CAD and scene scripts
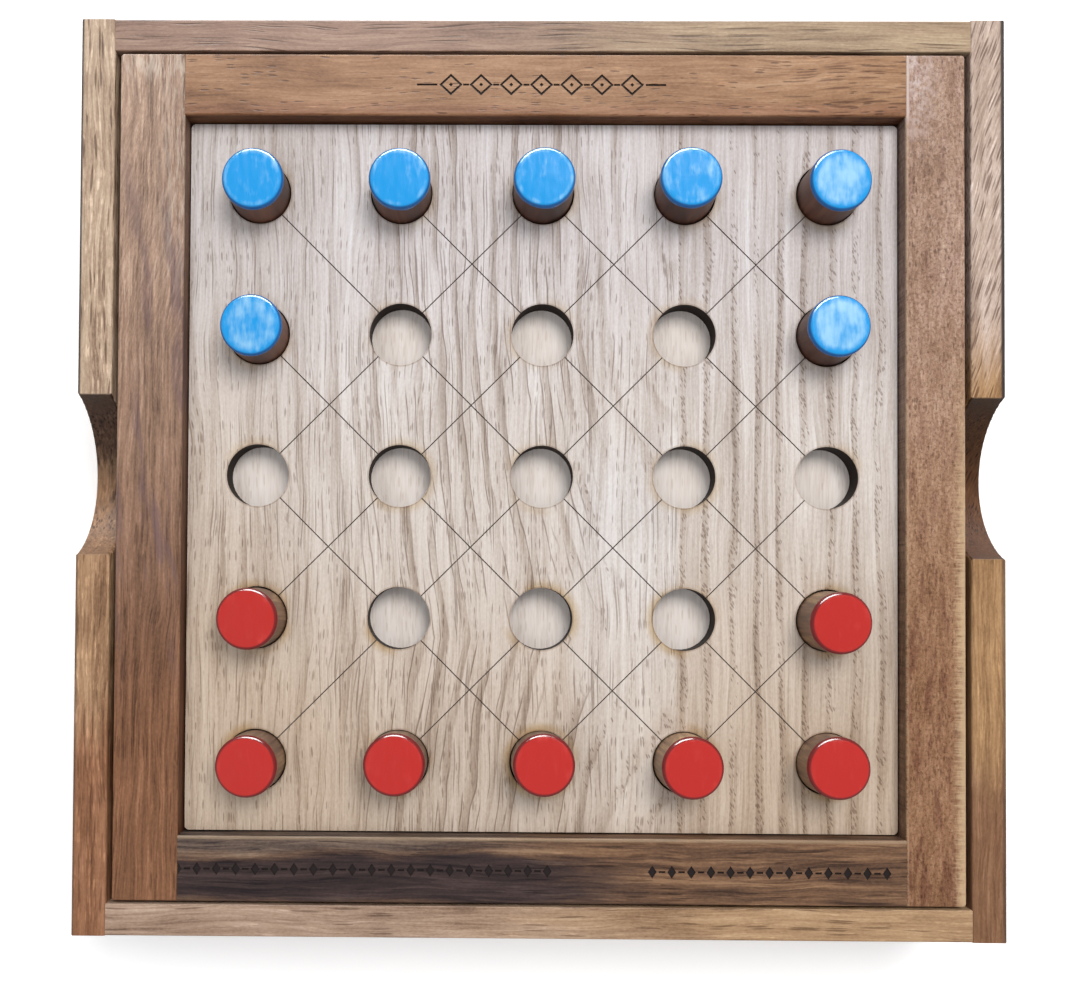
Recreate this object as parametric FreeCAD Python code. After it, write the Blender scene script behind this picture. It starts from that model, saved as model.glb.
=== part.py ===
import FreeCAD, Part
import os
from math import cos, radians, sin
from FreeCAD import Placement, Rotation, Vector

# Wooden board game for two: a shallow open box, a framed playing board that lifts out of it, and
# fourteen loose painted pegs. Millimetres. +X is to the right, +Y to the back and +Z up. The
# origin is the middle of the box's underside.

# Outer box
box_width = 244.6            # along X, over the side walls
box_depth = 242.4            # along Y
box_height = 38.1
side_wall = 9.0              # left and right walls, which cover the ends of the other two
end_wall = 8.4               # back and front walls
bottom_thickness = 4.8
wall_ease = 0.6              # radius sanded on the walls' edges
joint_ease = 0.25            # radius on the edges that meet at a joint

# Finger notches in the side walls: an arc cut down from the top edge
notch_half_width = 21.3
notch_depth = 13.4

# Strips round the inside of the box that the tray rests on
ledge_thickness = 6.5

# Lift-out tray: two long stiles with two rails between them
tray_width = 223.5
tray_depth = 224.0
tray_height = 14.0
left_stile = 17.2
right_stile = 15.5
back_rail = 16.3
front_rail = 17.1
frame_ease = 0.5             # radius along the members' top edges
tray_corner = 0.9            # radius of the tray's upright outer corners

# Playing board, and the thin panel behind it that closes its holes
board_recess = 4.5           # from the frame's top down to the board
board_thickness = 6.2
board_gap = 0.45             # round the board, inside the frame
board_corner = 1.2
panel_lap = 5.0              # how far the backing panel reaches into the frame's rabbet

# Peg holes: a square grid
holes_per_side = 5
pitch = 38.1
hole_radius = 8.35

# Engraved lines between the holes
line_width = 0.3
line_depth = 0.25

# Border marks engraved in the back rail: a chain of open diamonds between two rules
ornament_depth = 0.3
stroke = 0.55                # width of an ornament's lines
diamonds_each_side = 3       # of the middle one
diamond_step = 8.0
diamond_half_width = 3.1
diamond_half_height = 2.9
link_gap = 0.1               # between a short rule and the diamonds that it joins
end_rule = 5.4
end_rule_gap = 0.5           # between an outer diamond and the longer rule beside it

# Border marks engraved in the front rail: strips of small diamonds and dashes
bead_step = 5.1
bead_half_width = 1.15
bead_half_height = 1.7
bead_dash = 1.7
BEAD_STRIPS = [(-96.0, 4.0), (28.0, 93.0)]    # each strip's ends along X

# Pegs
peg_radius = 7.95
peg_length = 16.0
peg_top_round = 1.0
peg_foot_chamfer = 0.4

# Each peg's place in the grid, as (column from the left, row from the back), and how far it
# leans in its loose hole, in whole or half degrees towards +X and towards +Y
BLUE_PEGS = [
    ((0, 0), (0.5, 0.0)), ((1, 0), (1.0, 0.5)), ((2, 0), (-1.0, 2.0)), ((3, 0), (-1.5, 2.5)),
    ((4, 0), (1.5, 0.0)), ((0, 1), (0.0, -0.5)), ((4, 1), (-0.5, 1.0)),
]
RED_PEGS = [
    ((0, 3), (-1.5, -0.5)), ((4, 3), (1.5, -1.5)), ((0, 4), (-1.0, 0.0)), ((1, 4), (-0.5, 3.5)),
    ((2, 4), (1.5, 4.5)), ((3, 4), (2.0, 2.0)), ((4, 4), (-2.0, 3.0)),
]

past = 1.0                   # how far a cutter reaches beyond the surface that it cuts

# Diagonals that the game leaves out, by the cell's (column, row) and the line's direction
LINES_LEFT_OUT = [((0, 0), "rising"), ((0, 3), "falling")]

# Heights and places that follow
tray_bottom = box_height - tray_height
board_top = box_height - board_recess
board_bottom = board_top - board_thickness
panel_thickness = board_bottom - tray_bottom
opening_width = tray_width - left_stile - right_stile
opening_depth = tray_depth - back_rail - front_rail
centre_x = (left_stile - right_stile) / 2     # the opening sits off the tray's own middle,
centre_y = (front_rail - back_rail) / 2       # because its four sides differ in width
inner_x = box_width / 2 - side_wall
inner_y = box_depth / 2 - end_wall
opening_left = centre_x - opening_width / 2
opening_right = centre_x + opening_width / 2
opening_front = centre_y - opening_depth / 2
opening_back = centre_y + opening_depth / 2


def block(low, high):
    """A box between two opposite corners."""
    size = [b - a for a, b in zip(low, high)]
    return Part.makeBox(size[0], size[1], size[2], Vector(*low))


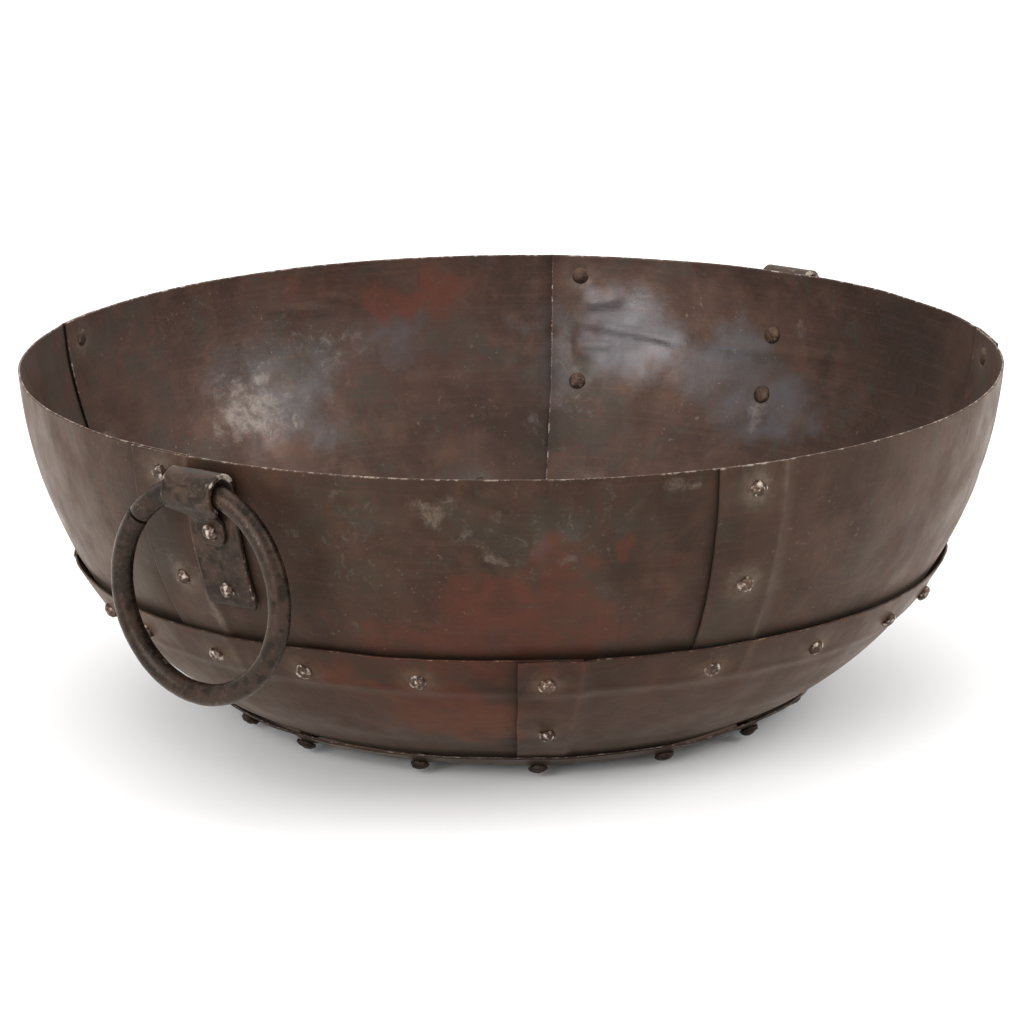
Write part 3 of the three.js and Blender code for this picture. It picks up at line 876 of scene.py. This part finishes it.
def rivetTree():
    tree = bpy.data.node_groups.new("rivetWork", "GeometryNodeTree")
    face = tree.interface
    sizes = ("Head radius", "Head height", "Tail radius", "Tail height", "Shank radius", "Tail beat",
             "Head beat", "Beat size", "Rubbed", "Seed")
    kinds = {"Geometry": "NodeSocketGeometry"} | {name: "NodeSocketFloat" for name in sizes}
    kinds["Finish"] = "NodeSocketMaterial"
    ids = {}
    for name, kind in kinds.items():
        ids[name] = face.new_socket(name, in_out="INPUT", socket_type=kind).identifier
    face.new_socket("Geometry", in_out="OUTPUT", socket_type="NodeSocketGeometry")
    given = tree.nodes.new("NodeGroupInput").outputs

    def make(kind, inputs=None, **settings):
        return nodeOut(tree, kind, inputs, **settings)

    def read(name, kind="FLOAT"):
        return make("GeometryNodeInputNamedAttribute", {"Name": name}, data_type=kind)

    def store(geometry, name, value):
        inputs = {"Geometry": geometry, "Name": name, "Value": value}
        return make("GeometryNodeStoreNamedAttribute", inputs, data_type="FLOAT", domain="POINT")

    def scaled(vector, amount):
        return make("ShaderNodeVectorMath", {0: vector, "Scale": amount}, operation="SCALE")

    def shift(geometry, offset):
        return make("GeometryNodeSetPosition", {"Geometry": geometry, "Offset": offset})

    def xyz(x, y, z):
        return make("ShaderNodeCombineXYZ", {0: x, 1: y, 2: z})

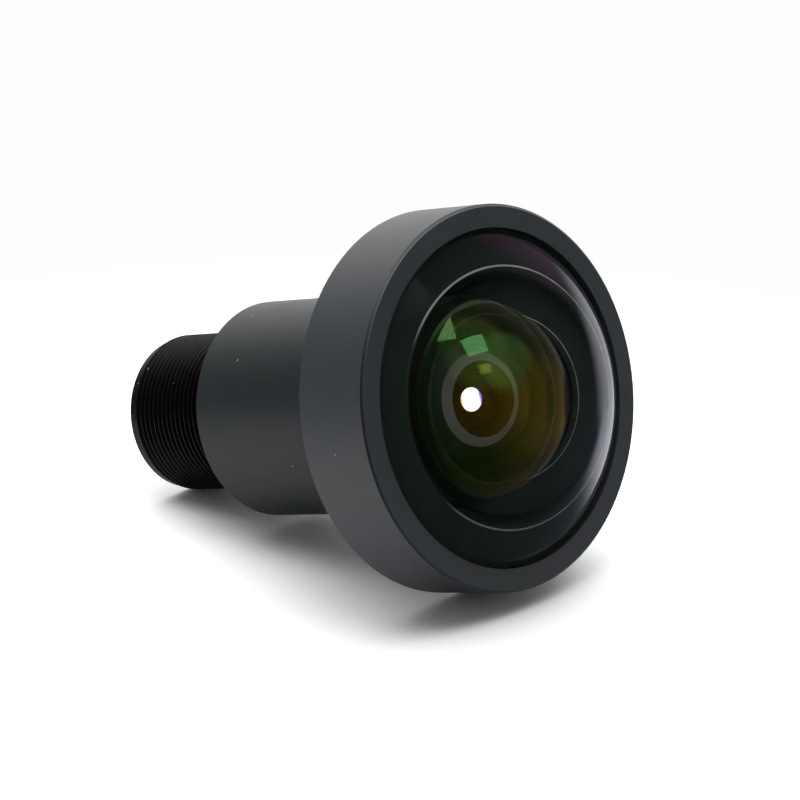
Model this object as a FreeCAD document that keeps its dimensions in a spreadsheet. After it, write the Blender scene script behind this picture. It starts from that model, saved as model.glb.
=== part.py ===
import FreeCAD, Part
import math
import os
import Sketcher

# Wide-angle CCTV board lens with a screw mount: a wide head, a plain neck and an M12 x 0.5 barrel.
# The optical axis is the Y axis. The glass looks towards -Y and the sensor lies towards +Y.
# The origin is the centre of the shoulder, the flat rear face of the neck that the thread leaves.
# All lengths are millimetres.

doc = FreeCAD.newDocument("cctv_lens")
sheet = doc.addObject("Spreadsheet::Sheet", "Sizes")

# Every driving size: its name, its value and what it measures on the lens.
DRIVING_SIZES = [
    ("head_diameter", 27.8, "outside of the head"),
    ("head_length", 6.5, "front face to the rear edge of the head"),
    ("cap_wall", 0.85, "head in to the thread between the cap and the flange"),
    ("face_chamfer", 0.2, "outer front edge of the head"),
    ("head_rear_chamfer", 0.12, "outer rear edge of the head"),
    ("lip_thickness", 0.5, "front lip of the cap that holds the glass in"),
    ("lip_clearance", 0.05, "gap between the lip's hole and the edge of the dome"),
    ("cap_thread_chamfer", 0.3, "start of the flange thread"),
    ("thread_play", 0.05, "radial play in a thread that is drawn plain"),
    ("slip_ring_thickness", 0.13, "plastic ring between the lip and the glass"),
    ("axial_play", 0.01, "gap on each side of the slip ring"),
    ("flange_step", 0.35, "flange thread in to the edge of the front glass"),
    ("neck_length", 17.75, "rear of the head to the shoulder"),
    ("neck_wall", 1.55, "wall of the neck round the spigot"),
    ("neck_chamfer", 0.2, "rear edge of the neck"),
    ("mount_thread", 12.0, "outside diameter of the mounting thread"),
    ("mount_pitch", 0.5, "pitch of the mounting thread"),
    ("mount_length", 10.35, "shoulder to the rear end"),
    ("relief_width", 0.5, "undercut next to the shoulder"),
    ("pilot_step", 0.2, "mounting thread down to the plain end behind it"),
    ("pilot_length", 0.9, "length of the plain end"),
    ("pilot_chamfer", 0.2, "rear edge of the plain end"),
    ("lens_play", 0.03, "radial play of a glass or spacer in its bore"),
    ("front_edge", 1.15, "thickness of the front glass at its edge"),
    ("front_ledge_width", 0.5, "flat ledge round the dome"),
    ("front_ledge_height", 0.2, "edge of the dome down to that ledge"),
    ("dome_radius", 15.93, "front surface of the front glass"),
    ("front_hollow_radius", 9.05, "rear surface of the front glass"),
    ("front_hollow_diameter", 15.9, "diameter where that surface ends"),
    ("glass_bevel", 0.1, "ground bevel round the hollow of the front glass"),
    ("o_ring_section", 0.75, "squeezed thickness of the seal"),
    ("o_ring_inset", 1.35, "edge of the front glass in to the middle of the seal"),
    ("o_ring_groove", 1.1, "width of the seal's groove"),
    ("shield_thickness", 0.1, "black film rings that stop stray light"),
    ("second_front_radius", 14.2, "front surface of the second glass"),
    ("second_front_clear", 14.4, "diameter where that surface ends"),
    ("second_wall_height", 1.11, "ground wall behind that edge"),
    ("front_shield_clearance", 0.6, "that wall to the hole in the film round it"),
    ("second_flange_width", 1.2, "flat flange round the wall"),
    ("second_centre", 1.15, "thickness of the second glass in the middle"),
    ("second_rear_radius", 6.77, "hollow rear surface of the second glass"),
    ("second_rear_clear", 11.2, "diameter where that surface ends"),
    ("second_rear_bevel", 0.15, "bevel round that surface"),
    ("second_shield_clearance", 0.05, "rear surface to the hole in the film behind it"),
    ("baffle_clearance", 0.6, "rear surface to the widest step of the light baffle"),
    ("baffle_depth", 0.4, "each step of the baffle rearwards"),
    ("stack_lip_width", 0.45, "lip in front of the third glass"),
    ("stack_lip_thickness", 0.2, "thickness of that lip"),
    ("stack_step", 0.45, "thread of the stack's ring in to the stack's bore"),
    ("spacer_wall", 1.35, "wall of the spacers in the stack"),
    ("third_front_rim", 1.4, "ground rim round the front of the third glass"),
    ("third_front_radius", 15.4, "hollow front surface of the third glass"),
    ("third_centre", 1.0, "thickness of the third glass in the middle"),
    ("third_rear_rim", 1.65, "ground rim round the rear of the third glass"),
    ("third_rear_radius", 7.0, "hollow rear surface of the third glass"),
    ("front_spacer_length", 1.3, "third glass to fourth glass"),
    ("fourth_rim", 1.45, "ground rims of the fourth glass"),
    ("fourth_front_radius", 8.75, "front surface of the fourth glass"),
    ("fourth_edge", 2.37, "thickness of the fourth glass at its rim"),
    ("fourth_rear_radius", 22.3, "rear surface of the fourth glass"),
    ("stop_spacer_length", 1.37, "fourth glass to the aperture stop"),
    ("stop_thickness", 0.1, "sheet of the aperture stop"),
    ("stop_opening", 3.4, "diameter of the fixed aperture"),
    ("stack_ring_step", 0.9, "spigot thread in to the thread of the stack's ring"),
    ("stack_ring_wall", 2.1, "wall of that ring"),
    ("stack_ring_length", 0.8, "thickness of that ring"),
    ("slot_width", 1.0, "spanner slots in the retaining rings"),
    ("slot_depth", 0.4, "depth of those slots"),
    ("spigot_step", 0.5, "mounting thread out to the spigot thread inside the neck"),
    ("spigot_chamfer", 0.3, "start of the spigot thread"),
    ("rear_lip_width", 0.7, "lip at the front of the rear barrel"),
    ("rear_lip_thickness", 0.4, "thickness of that lip"),
    ("barrel_wall", 1.3, "mounting thread in to the thread of the rear ring"),
    ("rear_step", 0.4, "thread of the rear ring in to the rear glasses"),
    ("rear_spacer_wall", 0.3, "wall of the spacers in the rear barrel"),
    ("pair_rim", 0.7, "rims of the cemented pair"),
    ("crown_front_radius", 11.06, "front surface of the cemented pair"),
    ("crown_edge", 0.59, "thickness of its crown glass at the rim"),
    ("cement_radius", 7.07, "surface where the pair is cemented"),
    ("cement_thickness", 0.01, "film of cement"),
    ("flint_centre", 0.9, "thickness of its flint glass in the middle"),
    ("flint_rear_radius", 24.1, "rear surface of the pair"),
    ("middle_spacer_length", 6.15, "cemented pair to the seventh glass"),
    ("seventh_rim", 0.3, "rims of the seventh glass"),
    ("seventh_front_radius", 8.2, "front surface of the seventh glass"),
    ("seventh_edge", 0.97, "thickness of the seventh glass at its rim"),
    ("seventh_rear_radius", 14.0, "rear surface of the seventh glass"),
    ("rear_spacer_length", 5.6, "seventh glass to the rear glass"),
    ("last_rim", 0.6, "rims of the rear glass"),
    ("last_front_radius", 12.0, "front surface of the rear glass"),
    ("last_edge", 1.3, "thickness of the rear glass at its rim"),
    ("last_rear_radius", 30.0, "rear surface of the rear glass"),
    ("rear_ring_length", 2.4, "thickness of that ring"),
    ("filter_step", 0.6, "thread of the rear ring in to the edge of the filter"),
    ("filter_thickness", 0.4, "thickness of the infrared filter"),
    ("filter_recess", 0.5, "depth of its recess in the rear ring"),
]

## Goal
Above are the records; from them, give again exactly the lines from the one containing "Model this object" to the one containing "# All lengths are millimetres.", both lines included, and nothing more.

## Result of this task
Model this object as a FreeCAD document that keeps its dimensions in a spreadsheet. After it, write the Blender scene script behind this picture. It starts from that model, saved as model.glb.
=== part.py ===
import FreeCAD, Part
import math
import os
import Sketcher

# Wide-angle CCTV board lens with a screw mount: a wide head, a plain neck and an M12 x 0.5 barrel.
# The optical axis is the Y axis. The glass looks towards -Y and the sensor lies towards +Y.
# The origin is the centre of the shoulder, the flat rear face of the neck that the thread leaves.
# All lengths are millimetres.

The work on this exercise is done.